New yeast strains could lead to new beers, breads, wines, and biofuels

It’s happened before: About 500 years ago, Saccharomyces cerevisiae, the yeast responsible for wine, bread, and ales, accidentally made a huge biological change. S. cerevisiae hybridized with its distant cousin, Saccharomyces eubayanus, a species that inhabits tree galls in nature, and this combination of the two—which are as evolutionarily diverse as humans and chickens—granted us the yeast that permits the cold-temperature fermentation necessary for lager beer.

Thanks to this happy, less than one-in-a-billion occurrence, we now have a booming $250 billion global lager industry—which means finding the next big strain could make big bucks, and not just in the beer market: Wine, biofuels, and other yeast products could be changed, too.

New strains under investigation

Scientists are all ready working to do this, with the aid of a new method for making interspecies yeast hybrids. They’ve already created new strains of yeast that are being investigated for use in these various industries.

“We can achieve hybrids at rates of one in a thousand cells,” said William Alexander, a University of Wisconsin-Madison postdoctoral research associate and the lead author, in a statement. “It is much more efficient than nature.”

According to a paper published in Fungal Genetics and Biology, the technique involves using plasmids—rings of DNA that have been taken from bacteria. Plasmids allow bacteria to share DNA between each other (via a process called transformation), thereby allowing them to quickly share novel traits like antibiotic resistance.

However, what normally would give scientists a headache is now a tool to insert genes into non-bacterial cells. In yeast, plasmids were used to insert DNA that caused the yeast to start producing a protein that allows normally incompatible yeast species to mate. Then, after the hybrids were made, the plasmids were removed—thus facilitating hybridizations while leaving the original DNA unchanged.

“The advantages of the technique are speed, efficiency, and precision,” said Chris Todd Hittinger, a UW-Madison professor of genetics and the senior author of the new study. “Within a week, you can generate a large number of hybrids of whatever two species you want, creating forms never seen before.”

Endless possibilities

Currently, there are hundreds of identified yeast species, which can be found practically anywhere in the world, meaning the combinations are practically endless. Yeast has long been man’s best friend thanks to its metabolism, which relies on fermentation—the process by which yeast converts sugars to alcohol and carbon dioxide. And it’s not only used in alcohol; yeast also is used to make cheese, yogurt, soy sauce, biofuels, enzymes, and even drugs like human insulin.

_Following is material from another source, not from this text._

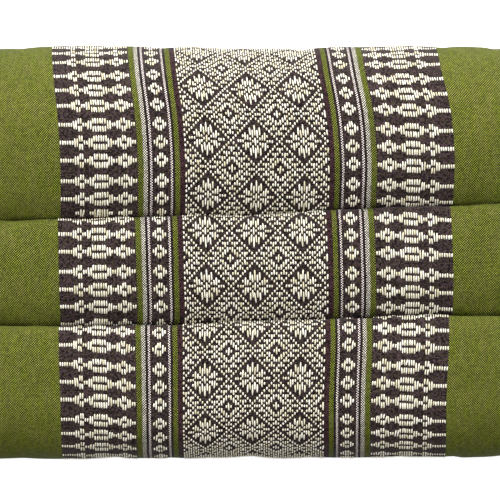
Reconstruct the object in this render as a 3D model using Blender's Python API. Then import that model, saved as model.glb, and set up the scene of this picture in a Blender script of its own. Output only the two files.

In regards to beverages, different strains of yeast mean new flavors, enhanced production, or entirely new products (like an entirely new kind of beer!)—and being able to quickly churn out new yeast species means faster growth in all these areas. Already, one of the new strains created in the study is being tested in beer by the UW-Madison Department of Food Science.

This technique may help the beer industry overcome its creative bottleneck, since many current industrial yeast strains are sterile.

“If you have a favorite ale strain, for example, you should easily be able to hybridize it with a wild strain using this method,” explained Hittinger. “There is a lot of potential out there for new flavors and combinations.”